There's a state-run visitors center just north of Lee Vining although it’s arguably the Mono Lake Committee visitors center and bookstore offers much more information on Mono Lake, water politics, and the geology and nature of the Eastern Sierra.
The lake itself is significantly saltier than the ocean. The best tufa tower area to visit is on the south shore complete with an easy and well-marked hiking trail. There is a great old-fashioned frostie drive-in dubbed the Mono Cone that serves incredibly great milkshakes, burgers and even veggie burgers.
Highway 120 swings south and follows Highway 395 a bit until swinging to the east and ultimately ending in Benton. On the way, you will pass the world's latest stand of Jeffrey Pines that soar up to 135 feet. Get close to a Jeffrey pine tree and sniff its bark and you will catch a distinct smell of butterscotch although some say it is vanilla or even pineapple.
Benton is a rarity among Gold Rush boom towns. It was founded in 1852 with the discovery of gold swelling the population almost overnight to 5,000 before silver replaced gold as the mainstay. And while more famous mining towns such as nearby Bodie — California's largest Gold Rush ghost town that is kept in state of arrested decay — were eventually abandoned, Benton has hanged on although its population is just several dozen today.
Highway 120 offers
Just near the end of Highway 120 where it intersects with Highway 6 in Benton, you will find one of the world's most unusual campgrounds and it’s just off the asphalt ribbon that started 200 miles to the west in Manteca.

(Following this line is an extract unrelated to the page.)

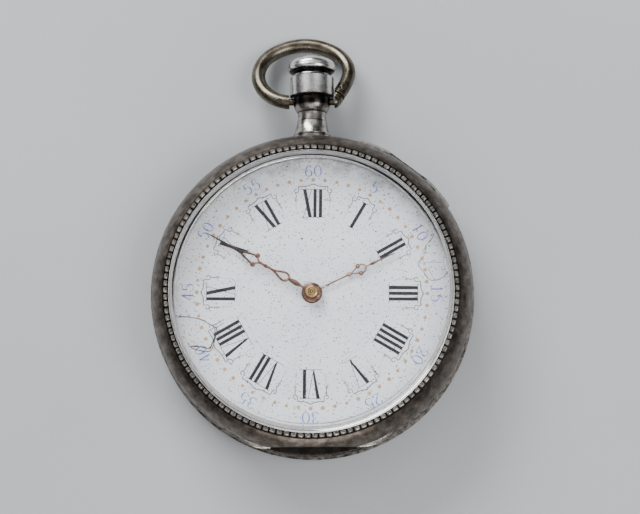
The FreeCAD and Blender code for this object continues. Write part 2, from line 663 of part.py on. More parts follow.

Benton Hot Springs Campgrounds offers 11 private campgrounds each complete with a hot tub fed from the hot springs. Four camp sites have hot tubs that can accommodate up to three people while the remainder can handle up to 10.
The campground (www.bentonhotsprings.com) offers stunning views of the sunset over the White Mountains. There is hourly as well as nightly rates.
For those not into camping nearby Benton Hot Springs Inn has seven rooms on an historic 1940s era building three private houses and 10 private tubs all fed with the hot springs water.